======== DATASET EXTRACT ========

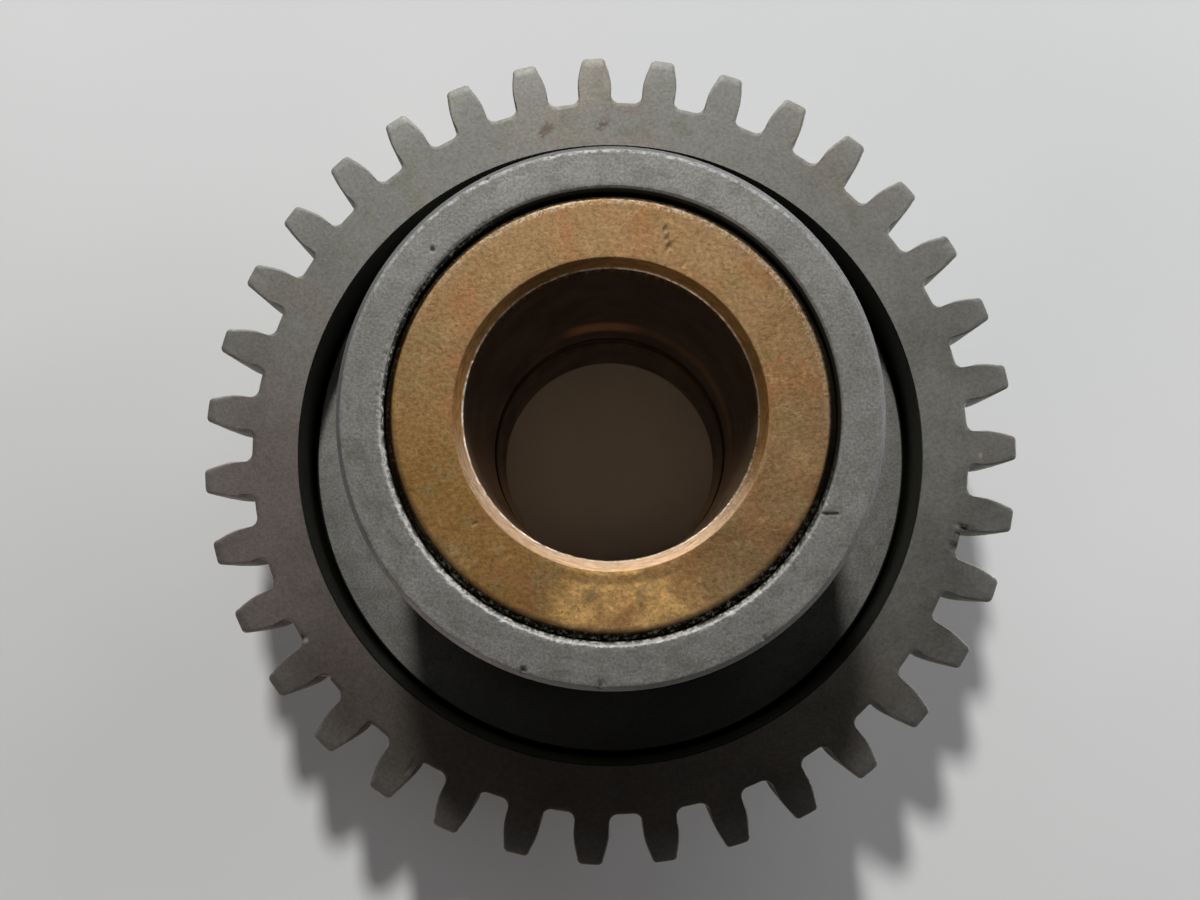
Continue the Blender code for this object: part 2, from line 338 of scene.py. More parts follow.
def make_ring_mesh():
    outline = tooth_outline()
    count = len(outline)
    loops = []
    for step in range(EDGE_STEPS + 1):
        bend = math.pi / 2 * step / EDGE_STEPS
        sunk = EDGE_BREAK * (1 - math.sin(bend))
        height = TEETH_REAR + EDGE_BREAK * (1 - math.cos(bend))
        loops.append([(p.x, p.y, height) for p in inset(outline, sunk)])
    low = TEETH_REAR + EDGE_BREAK
    high = RING_FRONT - EDGE_BREAK
    for row in range(1, WIDTH_ROWS):
        height = low + (high - low) * row / WIDTH_ROWS
        loops.append([(p.x, p.y, height) for p in outline])
    for step in range(EDGE_STEPS + 1):
        bend = math.pi / 2 * step / EDGE_STEPS
        sunk = EDGE_BREAK * (1 - math.cos(bend))
        height = high + EDGE_BREAK * math.sin(bend)
        loops.append([(p.x, p.y, height) for p in inset(outline, sunk)])

    face_edge = loops[-1]
    bore_corner = RIM_BORE_RADIUS + EDGE_BREAK
    turns = [2 * math.pi * (step + 0.5) / count - math.pi / TOOTH_COUNT for step in range(count)]
    for row in range(1, FACE_ROWS + 1):
        share = row / FACE_ROWS
        loop = []
        for turn, (x, y, _) in zip(turns, face_edge):
            inner = Vector((bore_corner * math.cos(turn), bore_corner * math.sin(turn)))
            spot = Vector((x, y)).lerp(inner, share)
            loop.append((spot.x, spot.y, RING_FRONT))
        loops.append(loop)

    bore = round_corners((
        (RIM_BORE_RADIUS, RING_FRONT - EDGE_BREAK, 0.1 * MM),
        (RIM_BORE_RADIUS, WEB_FRONT, 0.0),
        (HUB_RADIUS + 0.3 * MM, WEB_FRONT, 0.2 * MM),
        (HUB_RADIUS + 0.3 * MM, WEB_REAR, 0.3 * MM),
        (RIM_RADIUS - OUTER_CHAMFER, WEB_REAR, 0.3 * MM),
        (RIM_RADIUS, WEB_REAR + OUTER_CHAMFER, 0.3 * MM),
        (RIM_RADIUS, TEETH_REAR, 0.0),
    ))
    for radius, height in bore:
        loops.append([(radius * math.cos(turn), radius * math.sin(turn), height) for turn in turns])

    vertices = []
    faces = []
    for loop in loops:
        vertices.extend(tooth_wear(Vector(point)) for point in loop)
    for row in range(len(loops)):
        after = (row + 1) % len(loops)
        faces.extend(join_loops(row * count, after * count, count))
    return finish_mesh("toothed_ring_finish", vertices, faces)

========

Reproduce the material in full, with no word added or dropped.

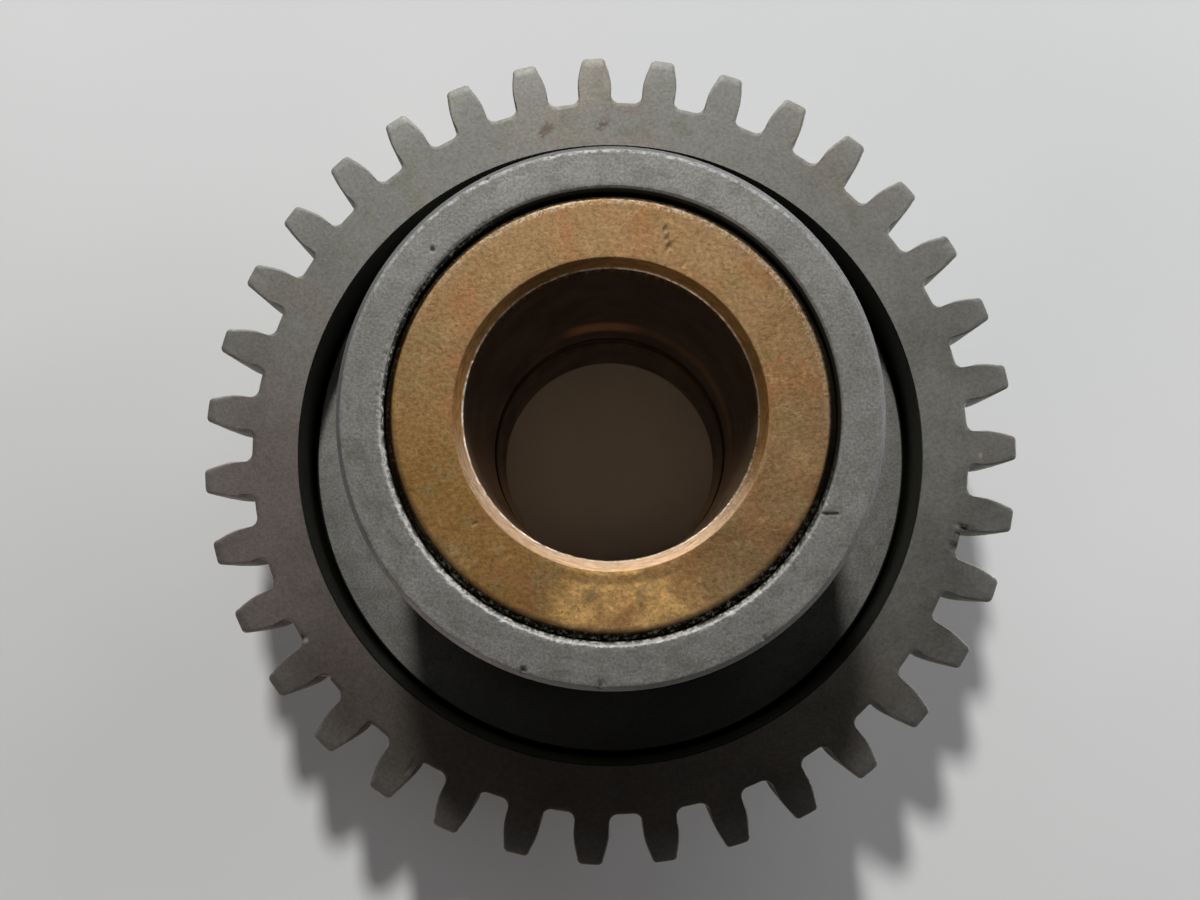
Continue the Blender code for this object: part 2, from line 338 of scene.py. More parts follow.
def make_ring_mesh():
    outline = tooth_outline()
    count = len(outline)
    loops = []
    for step in range(EDGE_STEPS + 1):
        bend = math.pi / 2 * step / EDGE_STEPS
        sunk = EDGE_BREAK * (1 - math.sin(bend))
        height = TEETH_REAR + EDGE_BREAK * (1 - math.cos(bend))
        loops.append([(p.x, p.y, height) for p in inset(outline, sunk)])
    low = TEETH_REAR + EDGE_BREAK
    high = RING_FRONT - EDGE_BREAK
    for row in range(1, WIDTH_ROWS):
        height = low + (high - low) * row / WIDTH_ROWS
        loops.append([(p.x, p.y, height) for p in outline])
    for step in range(EDGE_STEPS + 1):
        bend = math.pi / 2 * step / EDGE_STEPS
        sunk = EDGE_BREAK * (1 - math.cos(bend))
        height = high + EDGE_BREAK * math.sin(bend)
        loops.append([(p.x, p.y, height) for p in inset(outline, sunk)])

    face_edge = loops[-1]
    bore_corner = RIM_BORE_RADIUS + EDGE_BREAK
    turns = [2 * math.pi * (step + 0.5) / count - math.pi / TOOTH_COUNT for step in range(count)]
    for row in range(1, FACE_ROWS + 1):
        share = row / FACE_ROWS
        loop = []
        for turn, (x, y, _) in zip(turns, face_edge):
            inner = Vector((bore_corner * math.cos(turn), bore_corner * math.sin(turn)))
            spot = Vector((x, y)).lerp(inner, share)
            loop.append((spot.x, spot.y, RING_FRONT))
        loops.append(loop)

    bore = round_corners((
        (RIM_BORE_RADIUS, RING_FRONT - EDGE_BREAK, 0.1 * MM),
        (RIM_BORE_RADIUS, WEB_FRONT, 0.0),
        (HUB_RADIUS + 0.3 * MM, WEB_FRONT, 0.2 * MM),
        (HUB_RADIUS + 0.3 * MM, WEB_REAR, 0.3 * MM),
        (RIM_RADIUS - OUTER_CHAMFER, WEB_REAR, 0.3 * MM),
        (RIM_RADIUS, WEB_REAR + OUTER_CHAMFER, 0.3 * MM),
        (RIM_RADIUS, TEETH_REAR, 0.0),
    ))
    for radius, height in bore:
        loops.append([(radius * math.cos(turn), radius * math.sin(turn), height) for turn in turns])

    vertices = []
    faces = []
    for loop in loops:
        vertices.extend(tooth_wear(Vector(point)) for point in loop)
    for row in range(len(loops)):
        after = (row + 1) % len(loops)
        faces.extend(join_loops(row * count, after * count, count))
    return finish_mesh("toothed_ring_finish", vertices, faces)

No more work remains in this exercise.